Cooperation: cooperation here is understood in terms of preventive care and responsibility. Cooperative economics is a form of economics in which we strive for pleasurable and ecologically sustainable economic processes and products in consultation with others. Responsibility is also important here, as both nature and future generations exist as voiceless partners within such consultations.

Working towards the good life: Caring economics aims to create a better life for everyone. What we understand by the good life should be constantly redefined through joint debate. At the same time, social welfare should no longer be merely assessed monetarily nor should it be calculated unidimensionally, instead it should be developed by taking various dimensions and numerous aspects into account.
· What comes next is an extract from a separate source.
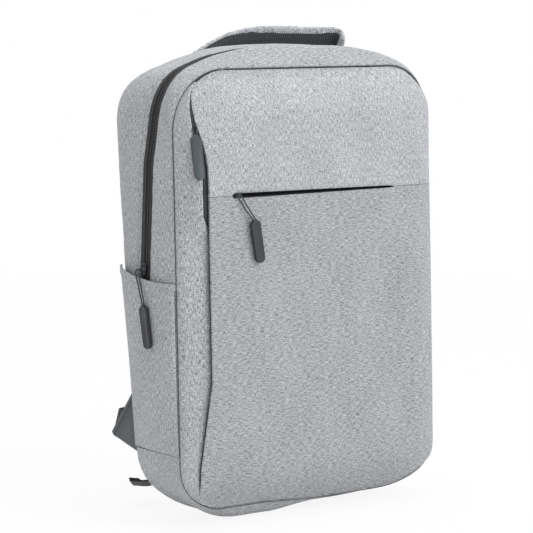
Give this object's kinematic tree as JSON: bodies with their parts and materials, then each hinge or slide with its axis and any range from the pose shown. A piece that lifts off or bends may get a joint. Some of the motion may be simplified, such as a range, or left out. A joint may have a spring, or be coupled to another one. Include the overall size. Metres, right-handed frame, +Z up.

The care economy is a ‘sustainable economy’, and whereas the current economic model expects people to manage their own ‘man-power’, in the care economy people instead manage ‘life force’. The care economy has the following rationale: seek to preserve the vital and productive foundations of the economy by deciding how to live your own life now while preserving in particular that which was previously categorised as ‘reproductive’. Furthermore, ensure the viability of the ‘reproductive’ in the long-term. These arguments are based on reason, but it is a reason that equally reflects thoughts and feelings. It incorporates the ‘care rationale’ found in Scandinavian discourses of care, and is supported by the ‘ethics of caring’.

Conclusion

Identifying the feminine twin of economics, and understanding that economics is actually made up of two sides, is just the beginning of a process of transformation which could turn current destructive economics into a viable, sustainable economy which protects the basis of human subsistence. Enhancing the status of the care economy would be a key step in this direction. However, further steps have to be taken: the market economy must be transformed along the lines of the feminine twin’s principles and rationality; and an economic sphere needs to be created that is not only compatible with nature and the social but also protects the environment and society. Economics then must become a means which satisfies needs. Ute Gerhard describes this process of transformation as follows: ‘It is then not a question of catching up or adapting women’s performances to market requirements, but instead of introducing care into social practices. In other words, it is about civilising the masculine self.’[7] In the processes associated with economic transformation, civilising masculine economics can be done by strengthening and developing its feminine twin.
 


Footnotes:

 

[1]              When I refer to ‘feminine’ and ‘masculine’, I do so in the sense of gender. The focus of my argument is social gender, although social gender cannot be thought of as being independent of biological sex.

 

[2]              Hofmeister, Sabine. 1995: Der „blinde Fleck“ ist das Ganze. Anmerkungen zur Bedeutung der Reproduktion in der Ökonomie. In: Grenzdörffer, Klaus et al. Neue Bewertungen in der Ökonomie. Pfaffenweiler: Centaurus, pp. 51—65.
[3]              See: www.vorsorgendwirtschaften.de
[4]              Cp. Biesecker, Adelheid/ Hofmeister, Sabine. 2006: Die Neuerfindung des Ökonomischen. Ein (re)produktionstheoretischer Beitrag zur Sozial-ökologischen Forschung. Ergebnisse Sozial-ökologischer Forschung volume 2. München: oekom.
[5]              Cp. Biesecker, Adelheid et al. 2000: Vorsorgendes Wirtschaften. Auf dem Weg zu einer Ökonomie des guten Lebens. Bielefeld: Kleine, 49ff.
[6]              Cp. Jochimsen, Maren 2003: Careful Economics. Integrating caring activities and economic science. Boston, Dordrecht, London: Kluwer Academic Publishers.
[7]              Gerhard, Ute 2008: Gesellschaftliche Rahmenbedingungen für Care. In: Senghaas-Knobloch, Eva/ Kumbruck, Christel (ed.): Vom Liebesdienst zur liebevollen Pflege. Rehburg-Loccum, 13-30, 26.